Still, things go from good to not good. There is a trajectory that I don’t think most humans want. No matter definitions, when things go from good to not good in a story, I pay attention. Things go from good to not good in just about every story, and we call these things, conflict, tension, antagonists, and struggle. As much as we hate things going from good to not good, it’s what makes a story relevant and powerful, because it happens all the time.

And we also learn the most in that part of the story. That’s where the meat is. 

What brings about the “not good” in the birthing story of the Bible is a thought of the main characters: a perspective. A way of viewing themselves and the world. They didn’t think they were enough. They believed that there was more to be done to become “enough”.  

Of course, there is a “voice” telling them they are not enough. There always is and you can call the voice anything you like: the accuser, the ego, the “devil”, a snake, or just “evil”... it’s the voice that tells us that we aren’t enough. The voice keeps yelling that there is something missing and something better to get to in terms of our standings with the gods.

If either of those are true then we are not enough just where we are.  

Once we believe that lie, we generally make another error, at least according to the story. We think that a great way to get to “enough” is to have knowledge... of good and evil. To get more of something than we have, to become like something else. 

I don’t think the story is saying we shouldn’t learn. Although I do think there is a tremendous danger in learning so much that you become trapped in certainty. Still, not the point. 

If you ask me, one of the primary reasons we want knowledge of good and evil, especially when we need to make ourselves feel more worthy, is to use that new-found knowledge on someone else. We usually want to put head knowledge about good and evil in our brains so that we can use that information as a bullet to take down people around us.

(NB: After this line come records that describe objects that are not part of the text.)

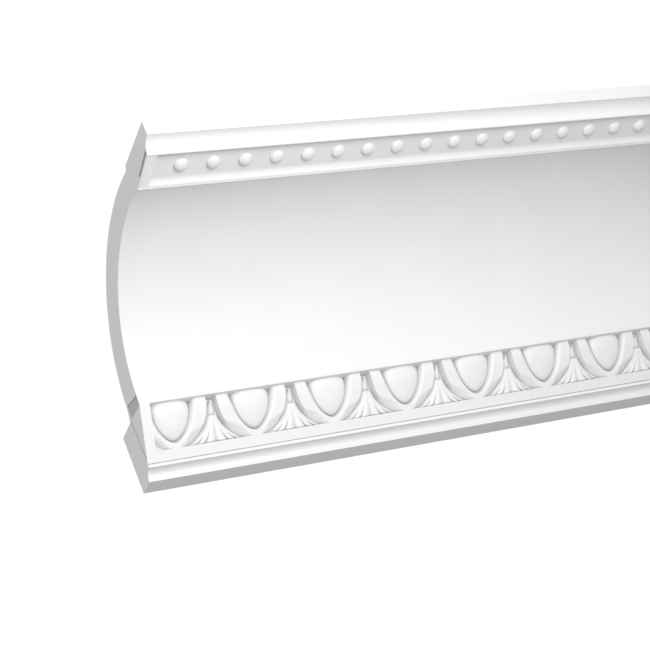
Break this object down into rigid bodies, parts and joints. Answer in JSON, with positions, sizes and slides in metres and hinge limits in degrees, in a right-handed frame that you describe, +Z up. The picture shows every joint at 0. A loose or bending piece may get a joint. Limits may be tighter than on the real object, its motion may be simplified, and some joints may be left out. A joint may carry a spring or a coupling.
{
  "type": "cornice moulding length",
  "caption": "Straight length of cast cornice moulding with a deep cove, a row of round beads under the crown and an egg-and-dart band above the foot.",
  "frame": {"origin": "middle of the flat foot face that lies against the wall", "axes": "+X along the moulding, towards the right end as seen from the room; +Y into the wall; +Z up, towards the ceiling"},
  "size_m": [0.444, 0.1855, 0.15],
  "materials": {
    "primed_white": "smooth factory-primed white, satin-matt"
  },
  "bodies": {
    "root": {"cornice_moulding": "primed_white"}
  },
  "joints": []
}
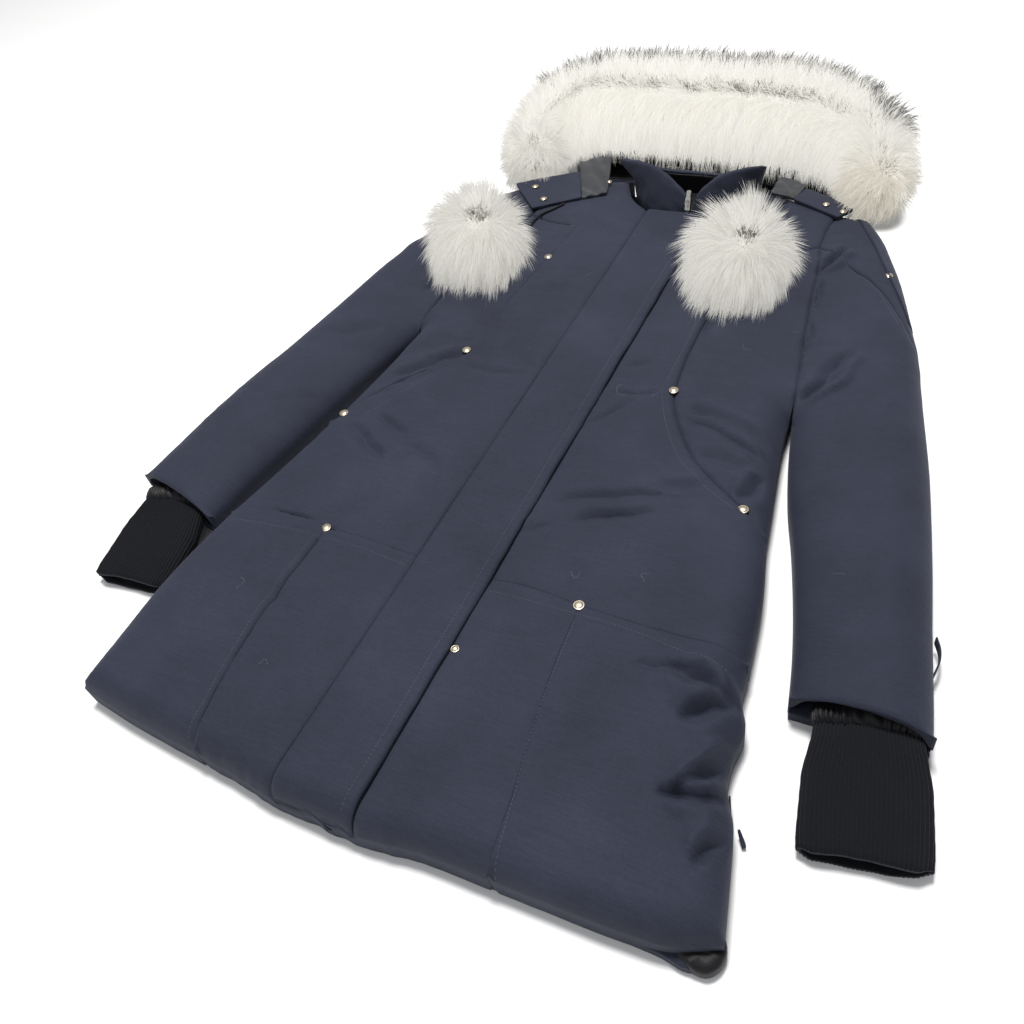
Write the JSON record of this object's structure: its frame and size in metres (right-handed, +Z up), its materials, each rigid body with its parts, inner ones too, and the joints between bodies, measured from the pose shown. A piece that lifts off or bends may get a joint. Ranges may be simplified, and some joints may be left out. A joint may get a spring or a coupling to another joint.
{
  "type": "fur trimmed parka",
  "caption": "Padded hooded parka laid flat, with storm placket, stand collar, fur hood ruff, fur pompoms and ribbed cuffs.",
  "frame": {"origin": "on the underside of the back panel, on the centre line of the body near the hem, where the coat rests", "axes": "+X towards the wearer's left, across the coat; +Y from the hem towards the hood; +Z up, out of the front"},
  "size_m": [0.7981, 1.0672, 0.1502],
  "materials": {
    "shell": "matt twill",
    "lining": "smooth woven",
    "facing": "matt nylon",
    "knit": "rib knit",
    "fur": "long fur",
    "zip": "zip chain on tape",
    "metal": "pale gilt"
  },
  "bodies": {
    "parka": {"arm_band_left": "shell", "back_panel": "shell", "collar_left": "shell", "collar_lining_left": "lining", "collar_lining_right": "lining", "collar_right": "shell", "drawcord_left": "lining", "drawcord_right": "lining", "front_left": "shell", "front_right": "shell", "front_zip": "zip", "fur_ruff": "fur", "hip_inner_left": "shell", "hip_inner_right": "shell", "hip_outer_left": "shell", "hip_outer_right": "shell", "hood_lining": "lining", "hood_tab_facing_left": "facing", "hood_tab_facing_right": "facing", "hood_tab_left": "shell", "hood_tab_right": "shell", "hood_top": "shell", "hood_under": "shell", "neck_lining": "lining", "pompom_left": "fur", "pompom_right": "fur", "rib_cuff_left": "knit", "rib_cuff_right": "knit", "rivet_arm_left": "metal", "rivet_chest_left": "metal", "rivet_chest_right": "metal", "rivet_hip_left": "metal", "rivet_hip_right": "metal", "rivet_placket": "metal", "rivet_pocket_left": "metal", "rivet_pocket_right": "metal", "rivet_pocket_side_left": "metal", "rivet_pocket_side_right": "metal", "rivet_tab_inner_left": "metal", "rivet_tab_inner_right": "metal", "rivet_tab_neck_right": "metal", "rivet_tab_outer_left": "metal", "rivet_tab_outer_right": "metal", "side_front_left": "shell", "side_front_right": "shell", "sleeve_cap_left": "shell", "sleeve_cap_right": "shell", "sleeve_loop_left": "shell", "sleeve_top_left": "shell", "sleeve_top_right": "shell", "sleeve_under_left": "shell", "sleeve_under_right": "shell", "storm_placket": "shell", "vent_pull_left": "shell", "vent_zip_left": "lining", "zip_slider": "metal"},
    "zip_pull": {"zip_pull": "metal"}
  },
  "joints": [
    {"name": "zip_pull_hinge", "type": "hinge", "parent": "parka", "child": "zip_pull", "pos_m": [0.011, 0.79887, 0.05243], "axis": [1, 0, 0], "range_deg": [0, 130]}
  ]
}
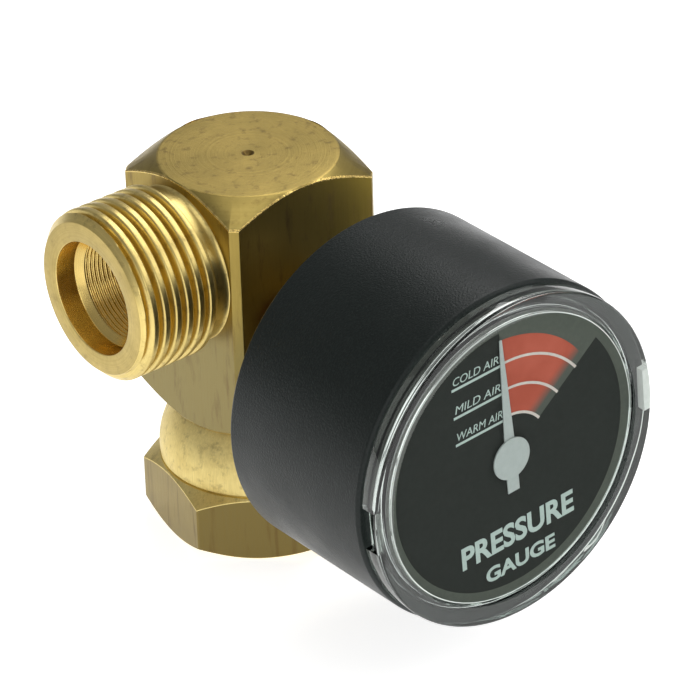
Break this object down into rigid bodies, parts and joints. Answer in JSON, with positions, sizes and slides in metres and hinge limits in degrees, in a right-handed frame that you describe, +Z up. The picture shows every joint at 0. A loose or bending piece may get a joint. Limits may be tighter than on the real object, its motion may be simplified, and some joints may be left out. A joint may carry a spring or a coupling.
{
  "type": "gas gauge adaptor",
  "caption": "Inline gas cylinder adaptor: square brass block with a hexagon swivel inlet nut, a threaded outlet stub and a round dial pressure gauge on its front.",
  "frame": {"origin": "centre of the inlet washer's sealing face, on the inlet axis, where the adaptor seats on a cylinder valve", "axes": "+Z up the inlet axis through the block, outlet along -X, gauge face towards -Y"},
  "size_m": [0.0486, 0.0673, 0.0537],
  "materials": {
    "brass_block": "drawn bar with turned ends, slightly tarnished",
    "brass_nut": "drawn hexagon with a turned dome",
    "brass_stem": "machined",
    "movement_brass": "stamped and turned, bright",
    "rubber": "moulded",
    "fibre": "pressed red fibre sheet",
    "black_plastic": "moulded with a fine grain",
    "clear_plastic": "clear and polished",
    "dial_face": "satin black paint with printed scale",
    "pointer_paint": "matt off-white paint",
    "bronze": "drawn phosphor bronze",
    "steel": "zinc plated"
  },
  "bodies": {
    "adaptor": {"body_block": "brass_block", "inlet_washer": "rubber", "gauge_stem": "brass_stem", "stem_seal": "fibre", "restrictor_screw": "movement_brass", "gauge_case": "black_plastic", "case_screw_top": "steel", "case_screw_bottom": "steel", "lens": "clear_plastic", "dial_plate": "dial_face", "bourdon_tube": "bronze", "tube_tip": "movement_brass", "back_plate": "movement_brass", "front_plate": "movement_brass", "pillar_left": "movement_brass", "pillar_right": "movement_brass", "plate_screw_left": "steel", "plate_screw_right": "steel", "movement_screw_top": "steel", "movement_screw_bottom": "steel", "stop_pin": "steel", "hairspring": "bronze", "hairspring_stud": "movement_brass"},
    "swivel": {"inlet_nut": "brass_nut"},
    "pointer_shaft": {"pointer": "pointer_paint", "pinion_shaft": "movement_brass"},
    "sector": {"sector_gear": "movement_brass"},
    "link_arm": {"link": "steel"}
  },
  "joints": [
    {"name": "nut_swivel", "type": "hinge", "parent": "adaptor", "child": "swivel", "pos_m": [0, 0, 0], "axis": [0, 0, 1], "continuous": true},
    {"name": "pointer_turn", "type": "hinge", "parent": "adaptor", "child": "pointer_shaft", "pos_m": [0, -0.048, 0.0276], "axis": [0, 1, 0], "range_deg": [0, 90], "stiffness_Nm_per_rad": 0.00003, "springref_deg": -11.46, "deforming": ["hairspring"]},
    {"name": "sector_turn", "type": "hinge", "parent": "adaptor", "child": "sector", "pos_m": [0.00675, -0.0374, 0.01956], "axis": [0, 1, 0], "range_deg": [-15, 0]},
    {"name": "link_turn", "type": "hinge", "parent": "sector", "child": "link_arm", "pos_m": [0.009, -0.0383, 0.01566], "axis": [0, 1, 0], "range_deg": [0, 15]}
  ],
  "couplings": [
    {"joint": "sector_turn", "follows": "pointer_turn", "ratio": -0.16667},
    {"joint": "link_turn", "follows": "pointer_turn", "ratio": 0.16667}
  ]
}
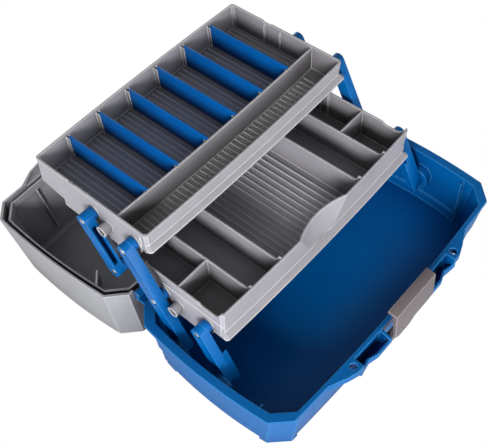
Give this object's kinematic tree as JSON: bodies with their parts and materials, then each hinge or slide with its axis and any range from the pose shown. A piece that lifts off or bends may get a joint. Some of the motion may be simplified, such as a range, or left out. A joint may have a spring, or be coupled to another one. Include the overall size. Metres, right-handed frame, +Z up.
{
  "type": "cantilever tackle box",
  "caption": "Cantilever fishing tackle box, open: moulded base and hinged lid, stepped trays on swinging arms, lift-out dividers, front latch and folding handle.",
  "frame": {"origin": "middle of the base's underside, at the level that it stands on", "axes": "+X to the right along the box, -Y towards the latch, +Y towards the open lid, +Z up"},
  "size_m": [0.3864, 0.4614, 0.1926],
  "materials": {
    "base_blue": "satin",
    "arm_blue": "satin",
    "divider_blue": "satin",
    "tray_grey": "satin",
    "lid_grey": "satin",
    "latch_grey": "satin",
    "pin_blue": "satin",
    "steel": "satin",
    "handle_grey": "satin"
  },
  "bodies": {
    "base": {"base_shell": "base_blue", "base_pivot_pins": "pin_blue", "hinge_pins": "steel", "latch_pin": "steel"},
    "lid": {"lid_shell": "lid_grey", "handle_pins": "steel"},
    "handle": {"carry_handle": "handle_grey"},
    "latch": {"latch": "latch_grey"},
    "long_arms": {"long_arm_left": "arm_blue", "long_arm_right": "arm_blue"},
    "front_arms": {"front_arm_left": "arm_blue", "front_arm_right": "arm_blue"},
    "rear_arms": {"rear_arm_left": "arm_blue", "rear_arm_right": "arm_blue"},
    "lower_tray": {"lower_tray": "tray_grey", "lower_tray_pins": "steel"},
    "upper_tray": {"upper_tray": "tray_grey", "upper_tray_pins": "steel"},
    "divider_1": {"divider_1": "divider_blue"},
    "divider_2": {"divider_2": "divider_blue"},
    "divider_3": {"divider_3": "divider_blue"},
    "divider_4": {"divider_4": "divider_blue"},
    "divider_5": {"divider_5": "divider_blue"},
    "divider_6": {"divider_6": "divider_blue"}
  },
  "joints": [
    {"name": "lid_hinge", "type": "hinge", "parent": "base", "child": "lid", "pos_m": [0, 0.1125, 0.0882], "axis": [-1, 0, 0], "range_deg": [-184.5, 0]},
    {"name": "long_arm_pivot", "type": "hinge", "parent": "base", "child": "long_arms", "pos_m": [0, 0.0498, 0.053], "axis": [-1, 0, 0], "range_deg": [-81, 0]},
    {"name": "front_arm_pivot", "type": "hinge", "parent": "base", "child": "front_arms", "pos_m": [0, -0.0087, 0.053], "axis": [-1, 0, 0], "range_deg": [-81, 0]},
    {"name": "lower_tray_pivot", "type": "hinge", "parent": "long_arms", "child": "lower_tray", "pos_m": [0, 0.07917, 0.11322], "axis": [-1, 0, 0], "range_deg": [0, 81]},
    {"name": "upper_tray_pivot", "type": "hinge", "parent": "long_arms", "child": "upper_tray", "pos_m": [0, 0.10854, 0.17344], "axis": [-1, 0, 0], "range_deg": [0, 81]},
    {"name": "rear_arm_pivot", "type": "hinge", "parent": "lower_tray", "child": "rear_arms", "pos_m": [0, 0.13617, 0.11322], "axis": [-1, 0, 0], "range_deg": [-81, 0]},
    {"name": "latch_hinge", "type": "hinge", "parent": "base", "child": "latch", "pos_m": [0, -0.1105, 0.07], "axis": [1, 0, 0], "range_deg": [-6, 100]},
    {"name": "handle_hinge", "type": "hinge", "parent": "lid", "child": "handle", "pos_m": [0, 0.21098, 0.00762], "axis": [-1, 0, 0], "range_deg": [0, 95]},
    {"name": "divider_1_lift", "type": "slide", "parent": "upper_tray", "child": "divider_1", "axis": [0, 0, 1], "range_m": [0, 0.03]},
    {"name": "divider_2_lift", "type": "slide", "parent": "upper_tray", "child": "divider_2", "axis": [0, 0, 1], "range_m": [0, 0.03]},
    {"name": "divider_3_lift", "type": "slide", "parent": "upper_tray", "child": "divider_3", "axis": [0, 0, 1], "range_m": [0, 0.03]},
    {"name": "divider_4_lift", "type": "slide", "parent": "upper_tray", "child": "divider_4", "axis": [0, 0, 1], "range_m": [0, 0.03]},
    {"name": "divider_5_lift", "type": "slide", "parent": "upper_tray", "child": "divider_5", "axis": [0, 0, 1], "range_m": [0, 0.03]},
    {"name": "divider_6_lift", "type": "slide", "parent": "upper_tray", "child": "divider_6", "axis": [0, 0, 1], "range_m": [0, 0.03]}
  ],
  "couplings": [
    {"joint": "long_arm_pivot", "follows": "lid_hinge", "ratio": 0.43631},
    {"joint": "front_arm_pivot", "follows": "lid_hinge", "ratio": 0.43631},
    {"joint": "lower_tray_pivot", "follows": "lid_hinge", "ratio": -0.43631},
    {"joint": "upper_tray_pivot", "follows": "lid_hinge", "ratio": -0.43631},
    {"joint": "rear_arm_pivot", "follows": "lid_hinge", "ratio": 0.43631}
  ]
}
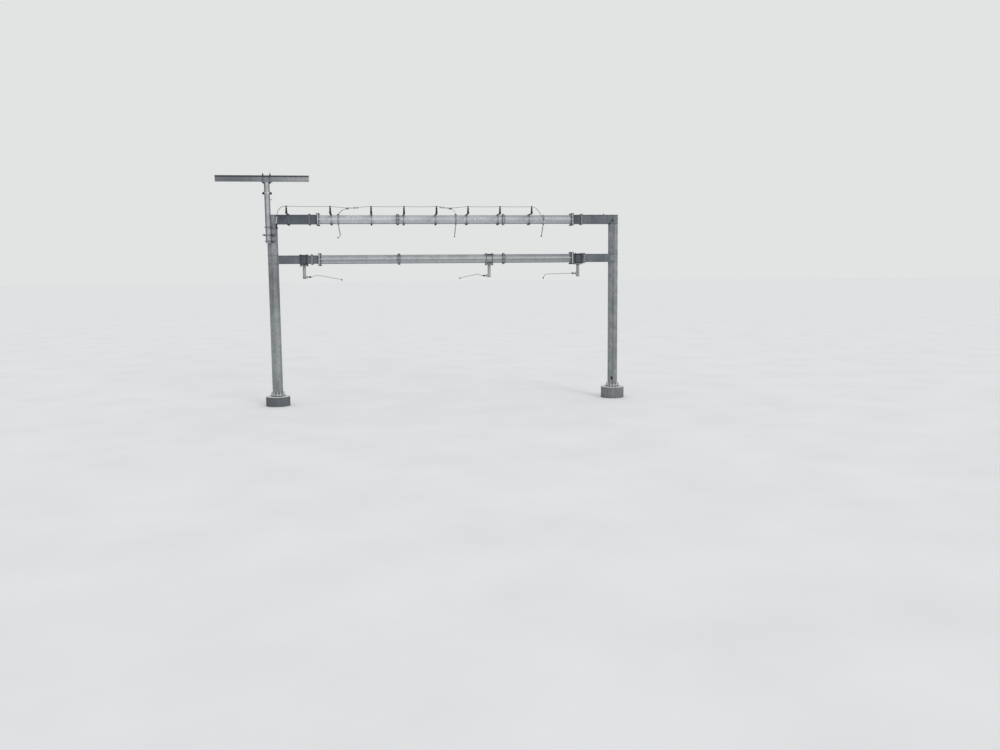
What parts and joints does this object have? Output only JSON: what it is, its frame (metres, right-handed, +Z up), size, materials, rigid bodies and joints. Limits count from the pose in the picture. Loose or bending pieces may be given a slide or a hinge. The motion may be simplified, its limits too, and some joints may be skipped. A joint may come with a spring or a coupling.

If they go down, we are up and when we are more up, we make ourselves feel worthy again... at least compared to them... to make up for that first mistake in thinking. Even if they aren’t down, at least we have learned something to get us up. 

This leads to a never ending cycle of work, pain, thorns, desire, jealousy and, of course, using our new-found knowledge to point out how bad others are, or at least how good we are. 

It’s his fault. He’s bad. It’s her fault. She’s bad. It’s that snake’s fault. That snake is bad. 

And since he’s bad, that means I’m better than him, right? 

Am I more than enough now? Or at least back to enough? 

It’s a dangerous path the story talks about. It can be a kind of hell when all humans do is look for brain knowledge to take down others to make themselves feel better. Or even when they look for certainty to make themselves feel better about uncertainty. 

Unfortunately, religion did more to exacerbate the problem than to diminish it and by the time Jesus got here he was telling some religious leaders (Pharisees) that they were traveling over land and sea to create Sons of Hell. (Or participants in a world where all you do is look for knowledge to take down others to make yourself feel better to be enough... a.k.a. judgmental)

But, of course, we still love stories because after they go from good to not good, we know there is better good coming if we can just get through that fall or pit or desert, learning what we are supposed to. 

I think Jesus came to stop all this madness and remind us that we’re okay, we’re enough, we’re powerful, we’re beautiful, we are love, and there is nothing we can do to be any more of those things. When we die to more, we find life. and if we don’t think we are enough already, well... we’ve lived this story before, right? 

I think the point is to change the story when we live it. To not believe the lie.